** Task statement **
Your job is to restate each entry word for word.

** Dataset records **
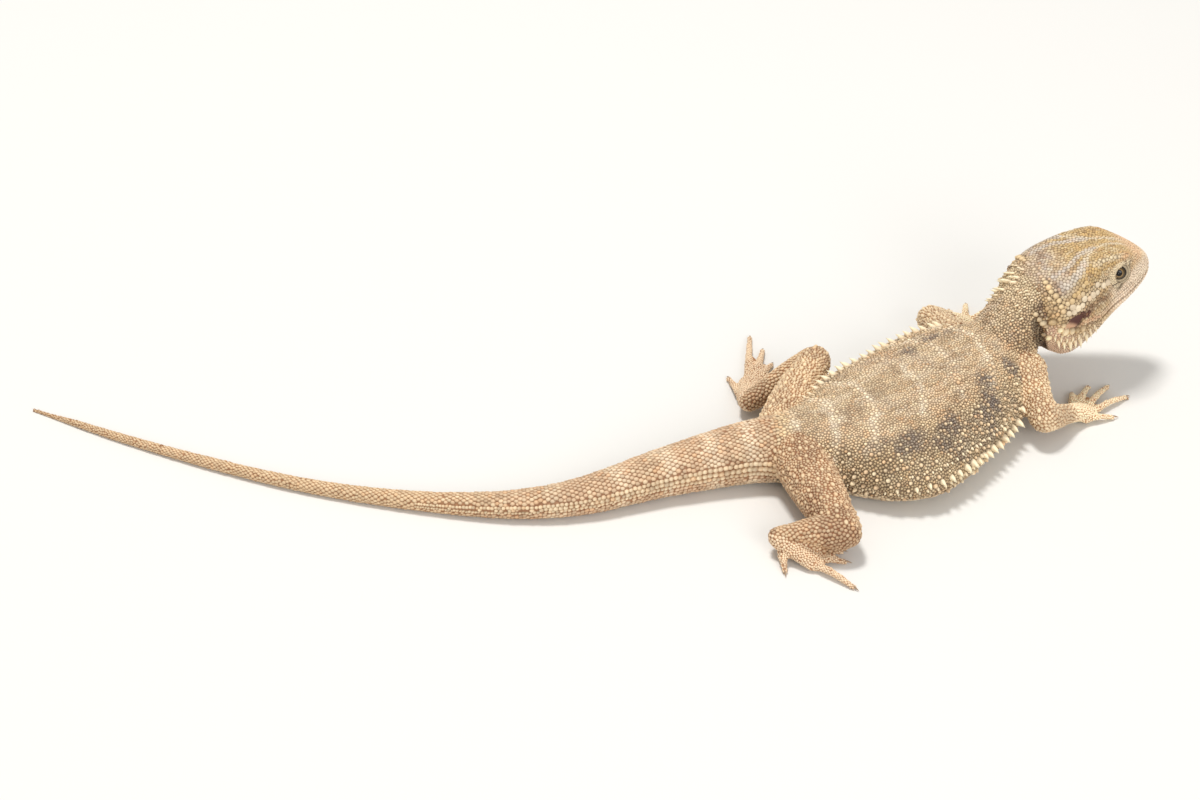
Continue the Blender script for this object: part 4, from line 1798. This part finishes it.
GAZE = {"right": (-0.31, 0.80, 0.46), "left": (0.05, -0.93, 0.32)}  # in the head's frame
LID_AXIS = {"right": (-0.24, 0.86, 0.44), "left": (-0.10, -0.92, 0.36)}
LID_PROFILE = (  # degrees from the lid's axis, radius from the eye's middle
    (0.0, 3.74), (0.0, 4.02), (3.5, 4.16), (9.0, 4.24), (15.0, 4.32), (21.0, 4.40),
    (27.0, 4.50), (33.0, 4.62), (40.0, 4.74), (50.0, 4.78), (62.0, 4.6),
)
LID_EDGE = (43.0, 39.0)  # the opening's half angles, along the head and up
LID_SIDES = 72
EYE_RINGS = 56
EYE_SIDES = 64


def eye_middle(side):
    return in_head(np.array(EYE_AT) * (1, 1 if side == "right" else -1, 1))


def axes_round(axis):
    """An axis given in the head's frame as a model direction, with the ahead and up directions across it."""
    out = unit(HEAD_AHEAD * axis[0] + HEAD_RIGHT * axis[1] + HEAD_UP * axis[2])
    ahead = lying(HEAD_AHEAD, out)
    up = np.cross(out, ahead)
    if up @ HEAD_UP < 0:
        up = -up
    return out, ahead, up


def lid_way(axes, turn, spread, corner):
    """The direction from the eye's middle to a place on its lids, and the way across them there."""
    out, ahead, up = axes
    c, s = math.cos(turn), math.sin(turn)
    opening = 1.0 / math.sqrt((c / LID_EDGE[0]) ** 2 + (s / LID_EDGE[1]) ** 2)
    angle = math.radians(opening + spread + corner * max(0.0, -c) ** 8)
    flat = ahead * c + up * s
    return out * math.cos(angle) + flat * math.sin(angle), flat


def lid_mesh(side):
    """The lids of one eye: a wrinkled band that closes on the eyeball and runs in under the skin."""
    axes = axes_round(LID_AXIS[side])
    middle = eye_middle(side)
    places = []
    for level, (spread, radius) in enumerate(LID_PROFILE):
        wrinkle = 0.045 * math.cos(level * math.pi) * (2 <= level <= 7)
        for k in range(LID_SIDES):
            way, _ = lid_way(axes, 2 * math.pi * k / LID_SIDES, spread, 4.0 if level < 4 else 0.0)
            places.append(middle + way * (radius + wrinkle))
    places, corners = np.array(places), bands(len(LID_PROFILE), LID_SIDES)
    edge = 3 * LID_SIDES
    if point_normals(places, corners)[edge] @ (places[edge] - middle) < 0:
        corners = corners[:, ::-1]
    return places, corners


def add_lids():
    """Joins both eyes' lids to the skin, so that scales can be planted on them."""
    skin = on_bench("skin")
    places, corners, parts = [skin.places], [skin.corners], [skin.parts]
    count = len(skin.places)
    for side in ("right", "left"):
        points, faces = lid_mesh(side)
        places.append(points)
        corners.append(faces + count)
        parts.append(np.full(len(points), FLESH.index("head")))
        count += len(points)
    BENCH["skin"] = Skin(np.concatenate(places), np.concatenate(corners), np.concatenate(parts))


# Rings of lid scales: degrees from the lid's edge, and width.
LID_SCALES = ((5.6, 0.42), (11.5, 0.44), (17.5, 0.48), (24.0, 0.54), (31.0, 0.6), (38.5, 0.68))


def lid_scales(coat, plan):
    """Rings of very small scales on the lids."""
    for side in ("right", "left"):
        axes = axes_round(LID_AXIS[side])
        middle = eye_middle(side)
        for row, (spread, width) in enumerate(LID_SCALES):
            around = 2 * math.pi * 4.2 * math.sin(math.radians(32 + spread))
            count = int(around / (width * 1.02))
            for k in range(count):
                way, flat = lid_way(axes, 2 * math.pi * (k + 0.5 * (row % 2)) / count, spread, 2.0)
                found = plan.skin.cast(middle + way * 7.0, -way, 4.0)
                if found is not None:
                    place, normal, index = found
                    lie, group = lying(flat, normal), f"head_{side}"
                    coat.add(place, normal, lie, width, "granule", group, index, height=0.34, tightness=0.62)


def ball_round(middle, out, radius):
    """A fine sphere whose rings run round the gaze, and each point's angle from it in degrees."""
    rings, sides = EYE_RINGS, EYE_SIDES
    across = unit(np.cross(out, UP))
    other = np.cross(out, across)
    places, angles = [middle + out * radius], [0.0]
    for ring in range(1, rings):
        angle = math.pi * ring / rings
        # The clear front of the eye stands a little proud of the ball.
        proud = radius * (1 + 0.035 * float(1 - ramp(0.3, 0.75, angle)))
        for k in range(sides):
            turn = 2 * math.pi * k / sides
            flat = across * math.cos(turn) + other * math.sin(turn)
            places.append(middle + (out * math.cos(angle) + flat * math.sin(angle)) * proud)
            angles.append(math.degrees(angle))
    places.append(middle - out * radius)
    angles.append(180.0)
    last = len(places) - 1
    corners = [fan(0, 1, sides), bands(rings - 1, sides, 1)[:, ::-1], fan(last, last - sides, sides)[:, ::-1]]
    return np.array(places), np.concatenate(corners), np.array(angles)


def make_eyes():
    """Both eyeballs, each looking its own way, in place of the CAD ones."""
    for side in ("right", "left"):
        out, _, _ = axes_round(GAZE[side])
        places, corners, angles = ball_round(eye_middle(side), out, EYE_RADIUS - 0.05)
        thing = mesh_from(f"eyeball_{side}", places, corners)
        layer = thing.data.attributes.new("gaze_angle", "FLOAT", "POINT")
        layer.data.foreach_set("value", angles.astype(np.float32) / 90.0)
        thing.data.materials.append(eye_material())
        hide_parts(f"eye_{side}")
        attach(thing, "root")


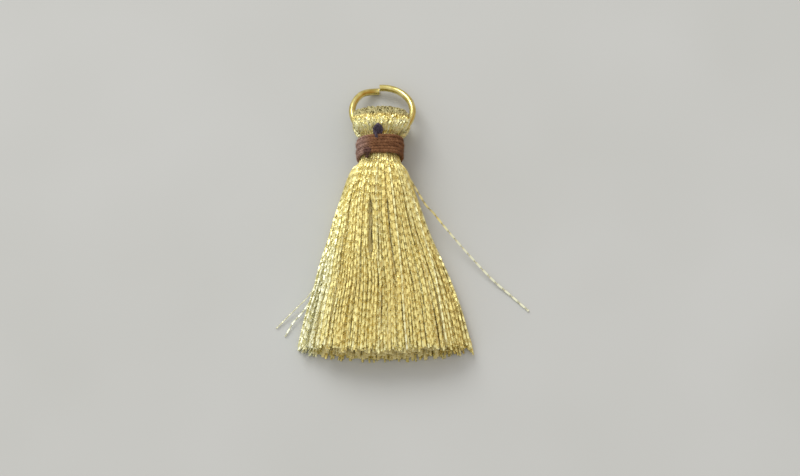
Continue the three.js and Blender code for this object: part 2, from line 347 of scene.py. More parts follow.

** Full solution **
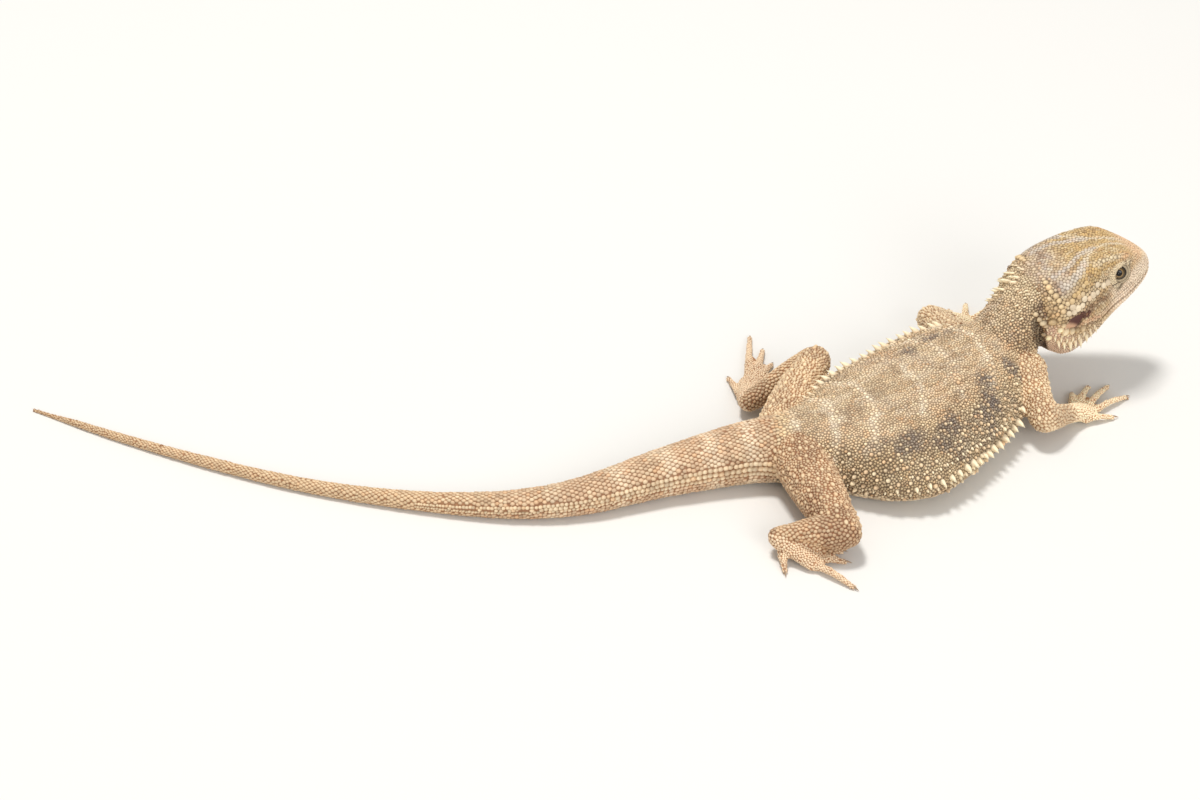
Continue the Blender script for this object: part 4, from line 1798. This part finishes it.
GAZE = {"right": (-0.31, 0.80, 0.46), "left": (0.05, -0.93, 0.32)}  # in the head's frame
LID_AXIS = {"right": (-0.24, 0.86, 0.44), "left": (-0.10, -0.92, 0.36)}
LID_PROFILE = (  # degrees from the lid's axis, radius from the eye's middle
    (0.0, 3.74), (0.0, 4.02), (3.5, 4.16), (9.0, 4.24), (15.0, 4.32), (21.0, 4.40),
    (27.0, 4.50), (33.0, 4.62), (40.0, 4.74), (50.0, 4.78), (62.0, 4.6),
)
LID_EDGE = (43.0, 39.0)  # the opening's half angles, along the head and up
LID_SIDES = 72
EYE_RINGS = 56
EYE_SIDES = 64


def eye_middle(side):
    return in_head(np.array(EYE_AT) * (1, 1 if side == "right" else -1, 1))


def axes_round(axis):
    """An axis given in the head's frame as a model direction, with the ahead and up directions across it."""
    out = unit(HEAD_AHEAD * axis[0] + HEAD_RIGHT * axis[1] + HEAD_UP * axis[2])
    ahead = lying(HEAD_AHEAD, out)
    up = np.cross(out, ahead)
    if up @ HEAD_UP < 0:
        up = -up
    return out, ahead, up


def lid_way(axes, turn, spread, corner):
    """The direction from the eye's middle to a place on its lids, and the way across them there."""
    out, ahead, up = axes
    c, s = math.cos(turn), math.sin(turn)
    opening = 1.0 / math.sqrt((c / LID_EDGE[0]) ** 2 + (s / LID_EDGE[1]) ** 2)
    angle = math.radians(opening + spread + corner * max(0.0, -c) ** 8)
    flat = ahead * c + up * s
    return out * math.cos(angle) + flat * math.sin(angle), flat


def lid_mesh(side):
    """The lids of one eye: a wrinkled band that closes on the eyeball and runs in under the skin."""
    axes = axes_round(LID_AXIS[side])
    middle = eye_middle(side)
    places = []
    for level, (spread, radius) in enumerate(LID_PROFILE):
        wrinkle = 0.045 * math.cos(level * math.pi) * (2 <= level <= 7)
        for k in range(LID_SIDES):
            way, _ = lid_way(axes, 2 * math.pi * k / LID_SIDES, spread, 4.0 if level < 4 else 0.0)
            places.append(middle + way * (radius + wrinkle))
    places, corners = np.array(places), bands(len(LID_PROFILE), LID_SIDES)
    edge = 3 * LID_SIDES
    if point_normals(places, corners)[edge] @ (places[edge] - middle) < 0:
        corners = corners[:, ::-1]
    return places, corners


def add_lids():
    """Joins both eyes' lids to the skin, so that scales can be planted on them."""
    skin = on_bench("skin")
    places, corners, parts = [skin.places], [skin.corners], [skin.parts]
    count = len(skin.places)
    for side in ("right", "left"):
        points, faces = lid_mesh(side)
        places.append(points)
        corners.append(faces + count)
        parts.append(np.full(len(points), FLESH.index("head")))
        count += len(points)
    BENCH["skin"] = Skin(np.concatenate(places), np.concatenate(corners), np.concatenate(parts))


# Rings of lid scales: degrees from the lid's edge, and width.
LID_SCALES = ((5.6, 0.42), (11.5, 0.44), (17.5, 0.48), (24.0, 0.54), (31.0, 0.6), (38.5, 0.68))


def lid_scales(coat, plan):
    """Rings of very small scales on the lids."""
    for side in ("right", "left"):
        axes = axes_round(LID_AXIS[side])
        middle = eye_middle(side)
        for row, (spread, width) in enumerate(LID_SCALES):
            around = 2 * math.pi * 4.2 * math.sin(math.radians(32 + spread))
            count = int(around / (width * 1.02))
            for k in range(count):
                way, flat = lid_way(axes, 2 * math.pi * (k + 0.5 * (row % 2)) / count, spread, 2.0)
                found = plan.skin.cast(middle + way * 7.0, -way, 4.0)
                if found is not None:
                    place, normal, index = found
                    lie, group = lying(flat, normal), f"head_{side}"
                    coat.add(place, normal, lie, width, "granule", group, index, height=0.34, tightness=0.62)


def ball_round(middle, out, radius):
    """A fine sphere whose rings run round the gaze, and each point's angle from it in degrees."""
    rings, sides = EYE_RINGS, EYE_SIDES
    across = unit(np.cross(out, UP))
    other = np.cross(out, across)
    places, angles = [middle + out * radius], [0.0]
    for ring in range(1, rings):
        angle = math.pi * ring / rings
        # The clear front of the eye stands a little proud of the ball.
        proud = radius * (1 + 0.035 * float(1 - ramp(0.3, 0.75, angle)))
        for k in range(sides):
            turn = 2 * math.pi * k / sides
            flat = across * math.cos(turn) + other * math.sin(turn)
            places.append(middle + (out * math.cos(angle) + flat * math.sin(angle)) * proud)
            angles.append(math.degrees(angle))
    places.append(middle - out * radius)
    angles.append(180.0)
    last = len(places) - 1
    corners = [fan(0, 1, sides), bands(rings - 1, sides, 1)[:, ::-1], fan(last, last - sides, sides)[:, ::-1]]
    return np.array(places), np.concatenate(corners), np.array(angles)


def make_eyes():
    """Both eyeballs, each looking its own way, in place of the CAD ones."""
    for side in ("right", "left"):
        out, _, _ = axes_round(GAZE[side])
        places, corners, angles = ball_round(eye_middle(side), out, EYE_RADIUS - 0.05)
        thing = mesh_from(f"eyeball_{side}", places, corners)
        layer = thing.data.attributes.new("gaze_angle", "FLOAT", "POINT")
        layer.data.foreach_set("value", angles.astype(np.float32) / 90.0)
        thing.data.materials.append(eye_material())
        hide_parts(f"eye_{side}")
        attach(thing, "root")


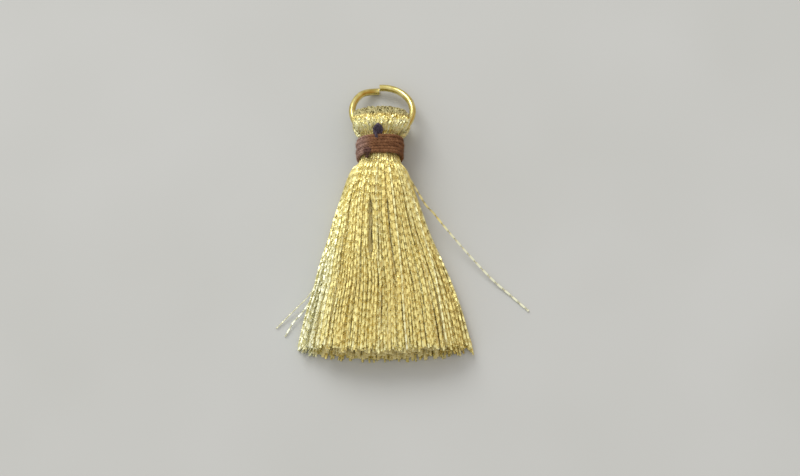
Continue the three.js and Blender code for this object: part 2, from line 347 of scene.py. More parts follow.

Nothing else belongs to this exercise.